MATERIAL PROVIDED:

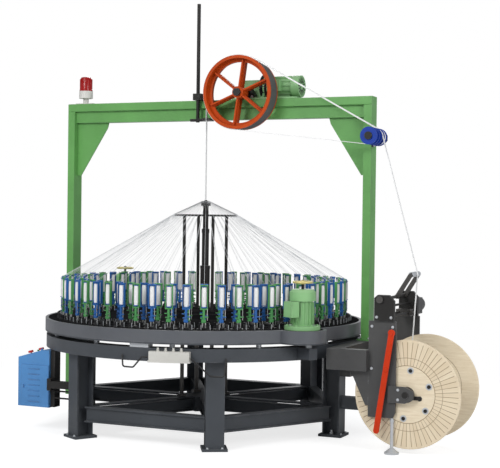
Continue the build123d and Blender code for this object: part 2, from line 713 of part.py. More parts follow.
# take-up at the right
frame_x0 = ring_beam_r + 12
frame_x1 = frame_x0 + 110
near_y = -545
far_y = 55
plate_t = 20
with BuildPart() as take_up_frame:
    block(leg_face_r, frame_x0, -60, 60, 480, ring_z0 - 5)
    block(frame_x0, frame_x1, near_y - 55, 240, 600, right_z0)
    block(frame_x1, take_x, near_y - 55, near_y + plate_t, 600, right_z0)
    block(frame_x1, take_x, far_y, far_y + 80, 600, right_z0)
    plate_xz([(take_x - 142, 601), (take_x, 601), (take_x, 345), (take_x - 22, 345)], near_y, near_y + 12)
    plate_xz([(leg_face_r, 480), (frame_x0, 480), (frame_x1, 601), (frame_x1, 640), (leg_face_r, 640)], -6, 6)
finish(take_up_frame, "take_up_frame")

with BuildPart() as side_plates:
    for y0 in (near_y, far_y):
        plate_xz([
            (take_x, 262), (take_x + 188, 262), (take_x + 208, 300), (take_x + 208, 972),
            (take_x, 972)], y0, y0 + plate_t)
    # arms that hold the ends of the reel shaft
    for y0, y1 in ((near_y - 20, near_y), (far_y + plate_t, far_y + plate_t + 20)):
        plate_xz([
            (take_x + 158, 380), (reel_x, 380), (reel_x + 61, 410), (reel_x + 61, 470), (reel_x, 500),
            (take_x + 158, 500)], y0, y1)
        rod_y(reel_x, reel_z, y0 - 1, y1 + 1, 25 + clear, Mode.SUBTRACT)
finish(side_plates, "side_plates")

pivot_x = take_x + 88
pivot_z = 1130
with BuildPart() as upper_blocks:
    for y0, y1 in ((near_y - 15, near_y + 25), (far_y - 5, far_y + 35)):
        plate_xz([
            (take_x + 43, 972), (take_x + 193, 972), (take_x + 193, 1120), (take_x + 153, 1163),
            (take_x + 68, 1163), (take_x + 43, 1140)], y0, y1)
        rod_y(pivot_x, pivot_z, y0 - 1, y1 + 1, 12 + clear, Mode.SUBTRACT)
    rod_y(take_x + 88, 1005, near_y + 25, far_y - 5, 11)
    rod_y(take_x + 158, 1005, near_y + 25, far_y - 5, 11)
    rod_y(take_x + 123, 1075, near_y + 25, far_y - 5, 9)
finish(upper_blocks, "upper_blocks")

with BuildPart() as take_up_motor:
    block(take_x + 48, take_x + 188, far_y + 35, far_y + 150, 985, 1110)
    rod_y(take_x + 118, 1048, far_y + 150, far_y + 270, 58)
finish(take_up_motor, "take_up_motor")

roll_x = take_x + 200
roll_z = 1300
arm_gap = 98  # sleeve to the arms
with BuildPart() as dancer:
    rod_y(pivot_x, pivot_z, near_y - 32, far_y + 40, 12)
    rod_y(pivot_x, pivot_z, near_y - 32, near_y - 15 - clear, 26)
    for y0 in (braid_y2 - arm_gap - 10, braid_y2 + arm_gap):
        plate_xz([
            (pivot_x - 20, pivot_z - 8), (pivot_x + 16, pivot_z - 17), (roll_x + 15, roll_z - 8),
            (roll_x + 4, roll_z + 16), (roll_x - 16, roll_z + 6)], y0, y0 + 10)
    rod_y(roll_x, roll_z, braid_y2 - arm_gap - 4, braid_y2 + arm_gap + 4, 8)
    # collar that holds the arms apart
    rod_y(pivot_x, pivot_z, braid_y2 - arm_gap, braid_y2 + arm_gap, 17)
finish(dancer, "dancer")

with BuildPart() as dancer_roller:
    rod_y(roll_x, roll_z, braid_y2 - arm_gap + clear, braid_y2 + arm_gap - clear, 20)
    rod_y(roll_x, roll_z, braid_y2 - arm_gap + clear, braid_y2 + arm_gap - clear, 8 + clear, Mode.SUBTRACT)
finish(dancer_roller, "dancer_roller")

with BuildPart() as traverse_carriage:
    block(take_x + 66, take_x + 180, braid_y2 - 40, braid_y2 + 40, 978, 1032)
    for side in (-1, 1):
        y = braid_y2 + 29 * side
        block(take_x + 180, take_x + 194, y - 6, y + 6, 990, 1020)
    rod_y(take_x + 189, 1005, braid_y2 - 35, braid_y2 + 35, 8)
    rod_y(take_x + 88, 1005, braid_y2 - 50, braid_y2 + 50, 11 + clear, Mode.SUBTRACT)
    rod_y(take_x + 158, 1005, braid_y2 - 50, braid_y2 + 50, 11 + clear, Mode.SUBTRACT)
finish(traverse_carriage, "traverse_carriage")

with BuildPart() as reel_flanges:
    for y0, y1 in ((reel_y0, reel_y0 + 20), (reel_y1 - 20, reel_y1)):
        rod_y(reel_x, reel_z, y0, y1, reel_r)
        rod_y(reel_x, reel_z, y0, y1, 25, Mode.SUBTRACT)
finish(reel_flanges, "reel_flanges")

with BuildPart() as reel_barrel:
    rod_y(reel_x, reel_z, reel_y0 + 20, reel_y1 - 20, barrel_r)
    rod_y(reel_x, reel_z, reel_y0 + 20, reel_y1 - 20, 25, Mode.SUBTRACT)
finish(reel_barrel, "reel_barrel")

with BuildPart() as reel_hub:
    rod_y(reel_x, reel_z, near_y - 28, far_y + 48, 25)
    rod_y(reel_x, reel_z, reel_y0 - 24, reel_y0, 58)
    rod_y(reel_x + 96, reel_z - 24, reel_y0 - 8, reel_y0, 18)
    block(reel_x, reel_x + 96, reel_y0 - 8, reel_y0, reel_z - 36, reel_z - 8)
    for k in range(6):
        a = radians(22 + 60 * k)
        rod_y(reel_x + 178 * cos(a), reel_z + 178 * sin(a), reel_y0 - 9, reel_y0, 14)
finish(reel_hub, "reel_hub")

lever_top = (take_x + 185, 890)
lever_end = (take_x + 78, 168)
with BuildPart() as lever:
    mid_y = near_y - 34
    bar_between((lever_top[0], mid_y, lever_top[1]), (lever_end[0], mid_y, lever_end[1]), 12, 42)
    rod_y(lever_top[0], lever_top[1], mid_y - 6, mid_y + 6, 26)
    rod_y(lever_end[0], lever_end[1], mid_y - 6, mid_y + 6, 21)
    rod_y(lever_top[0], lever_top[1], mid_y - 12, near_y - clear, 12)
    rod_y(take_x + 145, 620, mid_y - 14, mid_y - 6, 13)
finish(lever, "lever")

with BuildPart() as levelling_feet:
    for y in (near_y + 10, far_y + 10):
        rod_z(take_x + 184, y, 14, 262, 12)
        rod_z(take_x + 184, y, 0, 14, 54)
        with Locations((take_x + 184, y, 14)):
            Cone(50, 20, 26, align=UP)
        rod_z(take_x + 184, y, 236, 250, 16)
finish(levelling_feet, "levelling_feet")


# the braided sleeve
def tangent(c1, r1, c2, r2, side, crossed=False):
    """Ends of the line that touches two circles in the XZ plane."""
    dx = c2[0] - c1[0]
    dz = c2[1] - c1[1]
    gap = hypot(dx, dz)
    e = (dx / gap, dz / gap)
    n = (-e[1] * side, e[0] * side)
    s = (r1 + r2 if crossed else r1 - r2) / gap
    c = (1 - s * s) ** 0.5
    m = (e[0] * s + n[0] * c, e[1] * s + n[1] * c)
    k = -1 if crossed else 1
    return (c1[0] + r1 * m[0], c1[1] + r1 * m[1]), (c2[0] + k * r2 * m[0], c2[1] + k * r2 * m[1])


def turn_on(centre, y, r, first, last):
    """The sleeve on a wheel of radius r, from the point first clockwise to the point last."""
    cx, cz = centre
    start, end = (degrees(atan2(z - cz, x - cx)) for x, z in (first, last))
    rod_y(cx, cz, y - braid_w / 2, y + braid_w / 2, r + clear + braid_t)
    rod_y(cx, cz, y - braid_w / 2 - 2, y + braid_w / 2 + 2, r + clear, Mode.SUBTRACT)
    lead = 300 / r
    bare = 360 - (start - end) % 360 - 2 * lead
    steps = 10
    reach = (r + 2 * braid_t) / cos(radians(bare / steps / 2))
    fan = [(cx, cz)]
    for n in range(steps + 1):
        a = radians(end - lead - bare * n / steps)
        fan.append((cx + reach * cos(a), cz + reach * sin(a)))
    plate_xz(fan, y - braid_w / 2 - 2, y + braid_w / 2 + 2, Mode.SUBTRACT)


lay = clear + braid_t / 2
wheel_c = (wheel_r, wheel_z)
pulley_c = (pulley_x, pulley_z)
roll_c = (roll_x, roll_z)
reel_c = (reel_x, reel_z)
with BuildPart() as braid:
    length = 0
    # each run: the Y value at its start, at its end, and the two ends in the XZ plane
    runs = [
        (0, 0, ((-lay, apex_z + 4), (-lay, wheel_z))),
        (0, 0, tangent(wheel_c, wheel_r + lay, pulley_c, pulley_core + lay, 1)),
        (braid_y2, 0, tangent(wheel_c, wheel_r + lay, pulley_c, pulley_core + lay, -1)),
        (braid_y2, braid_y2, tangent(wheel_c, wheel_r + lay, pulley_c, pulley_core + lay, 1)),
        (braid_y2, braid_y2, tangent(pulley_c, pulley_core + lay, roll_c, 20 + lay, 1)),
        (braid_y2, braid_y2, tangent(roll_c, 20 + lay, reel_c, barrel_r + lay, 1, True)),
    ]
    up, first_out, back, second_out, down, wound = [ends for y0, y1, ends in runs]
    turn_on(wheel_c, 0, wheel_r, up[1], first_out[0])
    turn_on(pulley_c, 0, pulley_core, first_out[1], back[1])
    turn_on(wheel_c, braid_y2, wheel_r, back[0], second_out[0])
    turn_on(pulley_c, braid_y2, pulley_core, second_out[1], down[0])
    rod_y(reel_x, reel_z, braid_y2 - braid_w / 2, braid_y2 + braid_w / 2, barrel_r + clear + braid_t)
    rod_y(reel_x, reel_z, braid_y2 - braid_w / 2 - 2, braid_y2 + braid_w / 2 + 2, barrel_r + clear, Mode.SUBTRACT)
    for y0, y1, (p, q) in runs:
        bar_between((p[0], y0, p[1]), (q[0], y1, q[1]), braid_w - 1, braid_t - 0.4)
        length += hypot(q[0] - p[0], q[1] - p[1])
    bend_top = down[1]
    bend_low = wound[0]
    bar_between((bend_top[0], braid_y2, bend_top[1] + 2), (bend_low[0], braid_y2, bend_low[1] - 2), braid_w - 2, braid_t - 1)
    print("sleeve straight length", round(length))
print("sleeve sound", braid.part.is_valid, len(braid.part.solids()))
finish(braid, "braid")
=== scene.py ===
# %% [markdown]
# # A round braiding machine for glass-fibre sleeving
# The machine's working parts come from a CAD model that is loaded as a fixed frame. This file dresses that
# frame: it models the carriers, the yarn, the reel and the small fittings, and gives every piece its finish.
# The tools are imported first, then the frame.

# %% Tools and the frame
from math import atan2, cos, pi, radians, sin

import bpy
from mathutils import Matrix, Vector


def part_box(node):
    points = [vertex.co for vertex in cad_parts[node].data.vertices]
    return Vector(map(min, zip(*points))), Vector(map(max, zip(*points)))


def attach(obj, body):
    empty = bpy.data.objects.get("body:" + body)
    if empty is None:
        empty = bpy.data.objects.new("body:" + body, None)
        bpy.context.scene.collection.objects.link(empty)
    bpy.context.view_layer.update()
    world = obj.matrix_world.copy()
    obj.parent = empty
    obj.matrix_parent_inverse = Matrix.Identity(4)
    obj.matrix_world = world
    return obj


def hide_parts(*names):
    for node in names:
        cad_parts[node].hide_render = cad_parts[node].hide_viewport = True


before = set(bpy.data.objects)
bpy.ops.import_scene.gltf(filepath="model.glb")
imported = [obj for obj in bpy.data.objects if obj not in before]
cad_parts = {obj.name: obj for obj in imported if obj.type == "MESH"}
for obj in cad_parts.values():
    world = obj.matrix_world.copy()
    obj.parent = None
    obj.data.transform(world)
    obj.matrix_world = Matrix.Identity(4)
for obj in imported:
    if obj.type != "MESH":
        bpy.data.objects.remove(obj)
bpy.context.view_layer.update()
print("nodes in the frame:", len(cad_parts))

# %% [markdown]
# ## Helpers for modelling by hand
# An operator works on whatever is selected, so each helper clears the selection before it adds a primitive.
# Boxes get a small bevel, because no real steel edge is razor sharp and the bevel catches the light.

# %% Selecting and boxes
def clear_selection():
    if bpy.context.object and bpy.context.object.mode != "OBJECT":
        bpy.ops.object.mode_set(mode="OBJECT")
    bpy.ops.object.select_all(action="DESELECT")


def block(low, high, finish, edge=0.002):
    """A box between two opposite corners, with its edges bevelled."""
    clear_selection()
    middle = [(a + b) / 2 for a, b in zip(low, high)]
    spans = [b - a for a, b in zip(low, high)]
    bpy.ops.mesh.primitive_cube_add(size=1, location=middle, scale=spans)
    piece = bpy.context.object
    bpy.ops.object.transform_apply(location=False, rotation=False, scale=True)
    if edge:
        bpy.ops.object.mode_set(mode="EDIT")
        bpy.ops.mesh.select_all(action="SELECT")
        bpy.ops.mesh.bevel(offset=edge, segments=1, affect="EDGES")
        bpy.ops.object.mode_set(mode="OBJECT")
    piece.data.materials.append(finish)
    return piece


print("box helper ready")

# %% [markdown]
# Rods are cylinders laid between two points, with both rims bevelled. Turned parts, such as knobs, hubs and
# bobbins, are drawn as a half outline that is spun round an axis, as on a lathe.

# %% Rods and turned parts
same_height = 1e-6


def rod(start, end, radius, finish, sides=12, edge=0.0):
    clear_selection()
    start, end = Vector(start), Vector(end)
    along = end - start
    bpy.ops.mesh.primitive_cylinder_add(
        vertices=sides, radius=radius, depth=along.length, location=(start + end) / 2,
        rotation=along.to_track_quat("Z", "Y").to_euler())
    piece = bpy.context.object
    if edge:
        bpy.ops.object.mode_set(mode="EDIT")
        bpy.ops.mesh.select_mode(type="EDGE")
        bpy.ops.mesh.select_all(action="DESELECT")
        bpy.ops.object.mode_set(mode="OBJECT")
        # the edges of the two rims run level, the edges along the side don't
        for line in piece.data.edges:
            a, b = (piece.data.vertices[v].co.z for v in line.vertices)
            line.select = abs(a - b) < same_height
        bpy.ops.object.mode_set(mode="EDIT")
        bpy.ops.mesh.bevel(offset=edge, segments=1, affect="EDGES")
        bpy.ops.object.mode_set(mode="OBJECT")
    piece.data.materials.append(finish)
    return piece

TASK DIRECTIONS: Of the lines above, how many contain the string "True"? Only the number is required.

THE SOLUTION: 3